I never finished a computer game because I always get lost in details, and have to reinvent every screw there could be and often I fail at it too :)
First I suggest you try 2D games, perhaps even a 1D zeroD text-adventure or simple "click picture game" to learn the basics of control structures & event handling (depending how your engine works). From what others do and say, the "natural" first steps would be to re-create old classics clones or variations of snake, arkanoid and side scrollers. The first steps the toddler should do so to say.
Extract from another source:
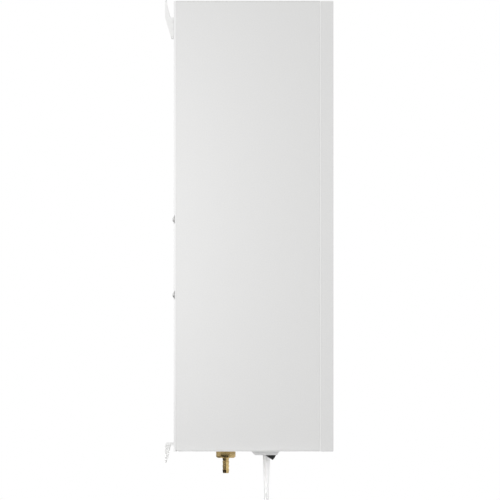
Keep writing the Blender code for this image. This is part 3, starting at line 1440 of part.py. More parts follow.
def lead_curve(route, name, resolution, surface):
    """A round lead along a route, as a curve with its ends filled."""
    data = bpy.data.curves.new(name, "CURVE")
    data.dimensions = "3D"
    data.bevel_depth = LEAD_RADIUS
    data.bevel_resolution = resolution
    data.use_fill_caps = True
    spline = data.splines.new("POLY")
    spline.points.add(len(route) - 1)
    for point, place in zip(spline.points, route):
        point.co = (*place, 1)
    made = bpy.data.objects.new(name, data)
    bpy.context.scene.collection.objects.link(made)
    return piece(made, name, surface)


def lead_route():
    """The hanging stretch: straight down, a swing back to the coil's rear edge, and straight again."""
    points = [(0, 0), (0, LEAD_STRAIGHT / 2), (0, LEAD_STRAIGHT)]
    points += [(COIL_RADIUS * back, LEAD_STRAIGHT + LEAD_SWING * down) for back, down in LEAD_SWING_SHARES]
    swing_end = LEAD_STRAIGHT + LEAD_SWING
    points += [(COIL_RADIUS, swing_end), (COIL_RADIUS, swing_end + 2 * LEAD_RADIUS)]
    return smooth_route([(LEAD_X, LEAD_Y + back, LEAD_TOP - down) for back, down in points], LEAD_POINT_STEP)


def coil_radius(turn):
    """How far the coil's centre line is from its middle after so many turns: in, then out again."""
    return COIL_RADIUS - COIL_PITCH * min(turn, COIL_TURNS - turn)


def coil_route():
    """Loops that spiral in, climb to a second layer in half a turn and spiral out again."""
    route = [COIL_CENTRE + Vector((0, COIL_RADIUS, 2 * LEAD_RADIUS))]
    climb_start = (COIL_TURNS - CLIMB_TURN_SHARE) / 2
    for step in range(COIL_TURNS * LOOP_POINTS + 1):
        turn = step / LOOP_POINTS
        climbed = min(max(turn - climb_start, 0) / CLIMB_TURN_SHARE, 1)
        radius = coil_radius(turn)
        angle = -2 * math.pi * turn
        loop = Vector((COIL_PITCH * climbed, radius * math.cos(angle), radius * math.sin(angle)))
        route.append(COIL_CENTRE + loop)
    route.append(route[-1] - UP * PLUG_DROP)
    return route


def least_gap(route):
    """The least gap between two places of the coil that lie more than half a loop apart along it."""
    apart = LOOP_POINTS // 2
    least = min((first - second).length for i, first in enumerate(route) for second in route[i + apart:])
    return least - 2 * LEAD_RADIUS


def make_lead(surface, dark):
    """The mains lead: its hanging stretch, the coil of its spare length with a tie, and the plug."""
    lead_curve(lead_route(), "mains_lead", 2, surface)
    route = coil_route()
    lead_curve(route, "lead_coil", 1, surface)
    print(f"least gap in the coil {least_gap(route) * 1000:.2f} mm")
    make_tie(dark)
    make_plug(route[-1] - UP * GAP, surface)


def make_tie(surface):
    """A flat band round the loops at the lowest place of the coil."""
    crossings = [coil_radius(turn + CLIMB_TURN_SHARE / 2) for turn in range(COIL_TURNS)]
    inner = min(crossings) - LEAD_RADIUS - TIE_CLEARANCE
    outer = max(crossings) + LEAD_RADIUS + TIE_CLEARANCE
    near = COIL_CENTRE.x - LEAD_RADIUS - TIE_CLEARANCE
    far = COIL_CENTRE.x + COIL_PITCH + LEAD_RADIUS + TIE_CLEARANCE
    y = COIL_CENTRE.y
    z = COIL_CENTRE.z
    band = block(
        (near - TIE_THICKNESS, y - TIE_WIDTH / 2, z - outer - TIE_THICKNESS),
        (far + TIE_THICKNESS, y + TIE_WIDTH / 2, z - inner + TIE_THICKNESS),
    )
    hollow = block((near, y - TIE_WIDTH, z - outer), (far, y + TIE_WIDTH, z - inner))
    piece(cut(band, hollow), "coil_tie", surface)


def make_plug(start, surface):
    """A round moulded plug with a neck and two round pins, hanging from the coil's end."""
    length = PLUG_NECK_LENGTH + PLUG_BODY_LENGTH
    body = turned(
        (
            (0, 0),
            (PLUG_NECK_RADIUS, 0),
            (PLUG_NECK_RADIUS, PLUG_NECK_LENGTH),
            (PLUG_BODY_RADIUS, PLUG_NECK_LENGTH + PLUG_SHOULDER),
            (PLUG_BODY_RADIUS, length),
            (0, length),
        ),
        start,
        -UP,
        ROUND_STEPS,
    )
    pins = []
    for side in (-1, 1):
        pin_start = start + Vector((0, side * PIN_SPACING / 2, PIN_RADIUS - length))
        pins.append(rod(pin_start, -UP, PIN_RADIUS, PIN_LENGTH + PIN_RADIUS))
    piece(joined(body, *pins), "mains_plug", surface)


def main():
    clear_scene()
    boiler = bpy.data.objects.new("boiler", None)
    boiler.location.z = -MOUNT_HEIGHT
    bpy.context.scene.collection.objects.link(boiler)

    enamel = finish("white_enamel", (0.80, 0.80, 0.80), 0.45, 0)
    zinc = finish("zinc_steel", (0.62, 0.63, 0.65), 0.40, 1)
    foam = finish("white_foam", (0.88, 0.88, 0.88), 0.9, 0)
    screw = finish("screw_steel", (0.60, 0.60, 0.60), 0.30, 1)
    steel = finish("tank_steel", (0.55, 0.56, 0.58), 0.35, 1)
    copper = finish("copper", (0.72, 0.38, 0.25), 0.30, 1)
    brass = finish("brass", (0.75, 0.58, 0.25), 0.28, 1)
    iron = finish("cast_iron", (0.16, 0.17, 0.18), 0.65, 0)
    motor = finish("motor_paint", (0.05, 0.18, 0.14), 0.50, 0)
    red = finish("red_paint", (0.60, 0.05, 0.04), 0.45, 0)
    rubber = finish("black_rubber", (0.03, 0.03, 0.03), 0.80, 0)
    braid = finish("steel_braid", (0.55, 0.55, 0.56), 0.50, 1)
    green = finish("board_green", (0.03, 0.22, 0.10), 0.55, 0)
    grey = finish("grey_plastic", (0.55, 0.55, 0.55), 0.50, 0)
    black = finish("black_plastic", (0.03, 0.03, 0.03), 0.35, 0)
    white = finish("white_plastic", (0.82, 0.82, 0.82), 0.40, 0)
    glass = finish("dark_window", (0.02, 0.02, 0.03), 0.10, 0)

    make_back_plate(enamel)
    make_rear_screws(screw)
    make_side_panels(enamel)
    make_top_panel(enamel)
    make_bottom_panel(enamel)
    make_front_cover(enamel)
    make_cover_seals(foam)
    make_upper_bracket(enamel)
    make_lower_bracket(enamel)
    make_front_rail(zinc)
    make_control_panel(white, green, glass, grey)
    make_electrics(zinc, green, black, grey, red)
    make_tank(steel, rubber)
    make_tank_bracket(zinc)
    make_vessel(red, rubber)
    make_hoses(braid, rubber)
    make_pipes(copper, brass)
    make_pump(iron, motor, steel)
    make_small_fittings(brass, red, black, white)
    make_barb_fitting(brass)
    make_moulding(grey)
    make_rocker(black)
    make_strain_relief(white)
    make_lead(white, black)


main()
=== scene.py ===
# %% [markdown]
# # A wall-hung heating boiler
# The solids of the boiler already exist as a fixed frame: every sheet, pipe and screw at its real size, grouped
# into the bodies that move together. This lesson dresses that frame. Each step explains what a piece or a
# finish is on the real object, models it with Blender's own tools and hangs it on the body it belongs to.

# %% Load the frame
import json
import math

import bmesh
import bpy
from mathutils import Matrix, Vector

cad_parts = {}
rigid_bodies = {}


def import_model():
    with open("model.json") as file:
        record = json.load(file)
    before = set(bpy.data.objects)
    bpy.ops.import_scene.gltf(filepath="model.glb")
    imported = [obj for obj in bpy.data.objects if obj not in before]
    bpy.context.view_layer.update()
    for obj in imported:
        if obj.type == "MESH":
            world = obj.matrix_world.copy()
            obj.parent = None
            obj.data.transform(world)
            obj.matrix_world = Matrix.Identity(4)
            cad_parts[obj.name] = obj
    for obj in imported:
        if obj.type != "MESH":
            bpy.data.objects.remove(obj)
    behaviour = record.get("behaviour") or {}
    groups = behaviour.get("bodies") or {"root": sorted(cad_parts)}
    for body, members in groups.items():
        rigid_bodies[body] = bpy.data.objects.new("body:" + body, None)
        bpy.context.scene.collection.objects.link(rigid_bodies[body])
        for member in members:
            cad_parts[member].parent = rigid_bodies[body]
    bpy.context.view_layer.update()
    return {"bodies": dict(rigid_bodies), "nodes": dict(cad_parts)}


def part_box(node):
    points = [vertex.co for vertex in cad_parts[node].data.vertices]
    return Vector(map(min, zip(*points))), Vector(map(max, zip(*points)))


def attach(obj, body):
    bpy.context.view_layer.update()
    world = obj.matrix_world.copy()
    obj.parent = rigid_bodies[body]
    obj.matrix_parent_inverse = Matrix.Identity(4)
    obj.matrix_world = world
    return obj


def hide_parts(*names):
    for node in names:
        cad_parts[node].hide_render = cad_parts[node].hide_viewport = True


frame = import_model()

# %% [markdown]
# The origin is the middle of the upper wall bracket, which is awkward for measuring. A boiler fitter measures
# from the underside of the casing and from the wall, so places below are given that way: x to the viewer's
# right, y negative away from the wall, and height above the casing's underside.

# %% Places measured from the casing
CASING_FOOT = -0.6955
CASING_HEIGHT = 0.700
HALF_WIDTH = 0.200
COVER_FRONT = -0.2619
PANEL_REAR = -0.0177
PANEL_FRONT = -0.2404
SHEET = 0.001
STUB_Y = -0.0947
ROOT = "boiler_body"
UP = (0, 0, 1)
ROOMWARD = (0, -1, 0)
WALLWARD = (0, 1, 0)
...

sxng9 is right, 3D models are the best way to go. You can render them as 2D sprites and they look like 3D if you do it right because it keeps "unlimited details" and they can be drawn cheaply (in performance/energy terms).
Side-scroller (or top/down scrollers) have the advantage that you need to draw only one or two directions for each animation. Other perspectives and 2,5D/3D you will have to draw 4,8,16 etc. times depending on how the character is rotated or tilted, and how many angles you want to "allow". First space shooters like Wing Commander also used sprites, but they had only few angles because of memory consumption so there could be big jumps in the angles when you approached your carrier or other ships.
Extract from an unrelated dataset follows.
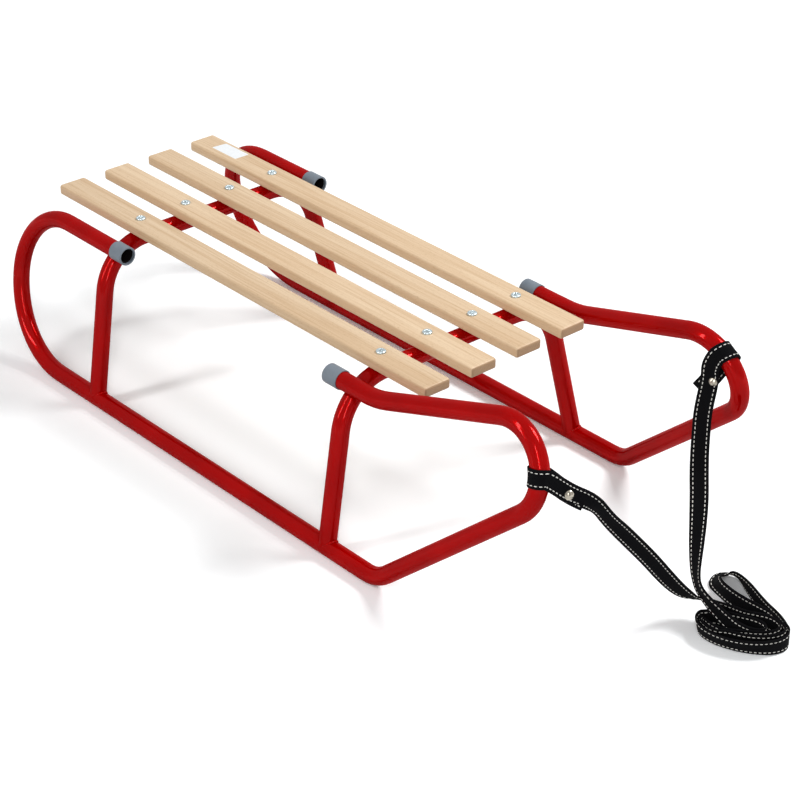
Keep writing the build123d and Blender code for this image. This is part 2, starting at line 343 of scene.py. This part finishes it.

That's why side-scrollers aka platformer games are recommended to be one of the first things to try out: less animations and a few basic challenges. I haven't made it that far yet 😔
All that drawing can be easier and better done when using 3D models that get rendered into sprites, but it is an art for itself, as is drawing sprites by hand. Snake and Arkanoid don't need "complex" animations like a walking dude. The better you pre-calculate and exactly know what you want the better it will become and that you will reach your goal. Calculate how many animations you want, how many directions and if you want to mirror left/right in a side-scroller (or so) and perhaps how many frames they should be, in advance. The bigger the sprite the more frames you need or the animation may start "flickering" or so. In fact it doesn't make sense to animate things above 25 fps, since that's what the human eye can see. But 15 fps can still look great and you have get an oldschool movements feel.
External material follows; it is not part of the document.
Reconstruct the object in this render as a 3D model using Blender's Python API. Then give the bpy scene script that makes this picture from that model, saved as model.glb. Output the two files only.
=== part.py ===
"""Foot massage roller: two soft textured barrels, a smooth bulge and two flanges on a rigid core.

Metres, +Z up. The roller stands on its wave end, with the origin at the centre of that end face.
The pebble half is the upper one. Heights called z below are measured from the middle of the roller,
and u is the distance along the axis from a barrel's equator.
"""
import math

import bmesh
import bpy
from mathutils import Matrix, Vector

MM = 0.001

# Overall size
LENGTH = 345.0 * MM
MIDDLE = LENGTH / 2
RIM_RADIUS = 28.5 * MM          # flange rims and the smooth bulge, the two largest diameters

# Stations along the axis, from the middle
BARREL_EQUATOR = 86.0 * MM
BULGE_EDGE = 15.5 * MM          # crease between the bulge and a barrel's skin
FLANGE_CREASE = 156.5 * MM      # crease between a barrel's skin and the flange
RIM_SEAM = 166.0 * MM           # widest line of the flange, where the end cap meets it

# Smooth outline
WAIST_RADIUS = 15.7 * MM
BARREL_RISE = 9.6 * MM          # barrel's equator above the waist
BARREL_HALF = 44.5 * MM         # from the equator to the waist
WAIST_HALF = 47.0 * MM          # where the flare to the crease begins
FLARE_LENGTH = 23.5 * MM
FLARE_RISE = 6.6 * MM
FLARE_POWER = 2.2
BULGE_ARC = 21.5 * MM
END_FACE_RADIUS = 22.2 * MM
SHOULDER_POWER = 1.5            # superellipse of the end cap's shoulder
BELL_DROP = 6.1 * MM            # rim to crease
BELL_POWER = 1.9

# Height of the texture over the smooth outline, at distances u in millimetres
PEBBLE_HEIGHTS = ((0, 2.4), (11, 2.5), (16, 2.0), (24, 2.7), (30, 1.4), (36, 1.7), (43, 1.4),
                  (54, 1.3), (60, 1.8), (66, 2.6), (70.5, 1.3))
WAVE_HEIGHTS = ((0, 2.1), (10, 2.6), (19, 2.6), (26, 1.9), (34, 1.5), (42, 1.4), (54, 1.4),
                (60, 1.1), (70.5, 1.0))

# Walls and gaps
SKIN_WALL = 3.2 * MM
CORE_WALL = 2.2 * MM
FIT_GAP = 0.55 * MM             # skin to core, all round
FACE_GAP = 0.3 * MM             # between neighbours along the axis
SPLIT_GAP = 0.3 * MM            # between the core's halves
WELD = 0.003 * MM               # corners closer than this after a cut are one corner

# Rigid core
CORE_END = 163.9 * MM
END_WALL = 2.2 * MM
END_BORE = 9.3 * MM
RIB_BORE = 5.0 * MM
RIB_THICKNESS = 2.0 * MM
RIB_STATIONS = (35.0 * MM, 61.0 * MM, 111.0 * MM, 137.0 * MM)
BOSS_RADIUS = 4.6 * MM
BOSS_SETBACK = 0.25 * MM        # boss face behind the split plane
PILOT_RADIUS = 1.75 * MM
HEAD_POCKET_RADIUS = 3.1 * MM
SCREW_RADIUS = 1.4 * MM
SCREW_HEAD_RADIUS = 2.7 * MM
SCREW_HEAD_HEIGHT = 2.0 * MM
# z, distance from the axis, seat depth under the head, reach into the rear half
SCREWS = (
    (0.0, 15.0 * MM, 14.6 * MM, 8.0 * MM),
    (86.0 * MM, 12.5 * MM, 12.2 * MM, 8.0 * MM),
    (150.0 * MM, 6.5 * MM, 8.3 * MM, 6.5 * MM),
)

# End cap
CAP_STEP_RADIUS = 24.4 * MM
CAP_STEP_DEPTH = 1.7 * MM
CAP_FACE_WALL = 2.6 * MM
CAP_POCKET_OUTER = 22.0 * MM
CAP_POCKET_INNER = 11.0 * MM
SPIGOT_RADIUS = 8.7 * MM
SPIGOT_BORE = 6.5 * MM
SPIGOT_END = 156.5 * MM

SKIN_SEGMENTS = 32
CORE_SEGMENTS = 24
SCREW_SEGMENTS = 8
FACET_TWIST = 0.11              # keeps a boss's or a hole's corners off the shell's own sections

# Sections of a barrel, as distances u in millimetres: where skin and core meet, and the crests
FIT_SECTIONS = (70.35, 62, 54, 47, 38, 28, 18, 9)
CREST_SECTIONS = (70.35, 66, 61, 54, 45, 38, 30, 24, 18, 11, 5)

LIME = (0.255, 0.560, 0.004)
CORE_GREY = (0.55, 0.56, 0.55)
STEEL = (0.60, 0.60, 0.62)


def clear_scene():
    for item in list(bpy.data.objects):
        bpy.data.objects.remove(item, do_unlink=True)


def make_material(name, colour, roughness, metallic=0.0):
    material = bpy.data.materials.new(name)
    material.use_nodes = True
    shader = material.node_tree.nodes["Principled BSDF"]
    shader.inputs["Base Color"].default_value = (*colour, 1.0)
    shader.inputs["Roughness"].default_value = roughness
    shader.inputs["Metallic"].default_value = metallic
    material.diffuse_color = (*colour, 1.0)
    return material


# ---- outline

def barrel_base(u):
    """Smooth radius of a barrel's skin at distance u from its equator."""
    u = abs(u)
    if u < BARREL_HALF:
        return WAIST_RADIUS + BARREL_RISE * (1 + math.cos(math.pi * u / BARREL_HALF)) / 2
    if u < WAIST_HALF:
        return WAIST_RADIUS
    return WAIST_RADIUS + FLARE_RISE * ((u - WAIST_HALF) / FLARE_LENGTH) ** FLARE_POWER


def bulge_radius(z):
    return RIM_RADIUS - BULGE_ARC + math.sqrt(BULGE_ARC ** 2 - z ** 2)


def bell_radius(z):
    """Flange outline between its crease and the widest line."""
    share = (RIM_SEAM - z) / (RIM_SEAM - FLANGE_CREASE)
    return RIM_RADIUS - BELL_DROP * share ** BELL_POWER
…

The experience you gain from this will be of valor for later more time consuming projects, with more caveats and blind spots and challenges and problems. I personally have only little experience with 3D modelling, I believe drawing in 2D is still a little easier than sculpting in 3D, but it's all a matter of technique and repetition and taking lessons. Once you have a 3D model you can render it as a sprite from any angle.
Peek into MagicaVoxel, it's a free voxel editor and that would be something "between" 2D/3D. I think it could be excellent to construct good looking buildings rather quickly (I hope so because the results look great). Maybe they can be used in a side-scroller's background with "classic"
parallax scrolling. Or you can build your brick sprites for your "Arkanoid" clone in it first, since I guess playing architect is a little more time consuming.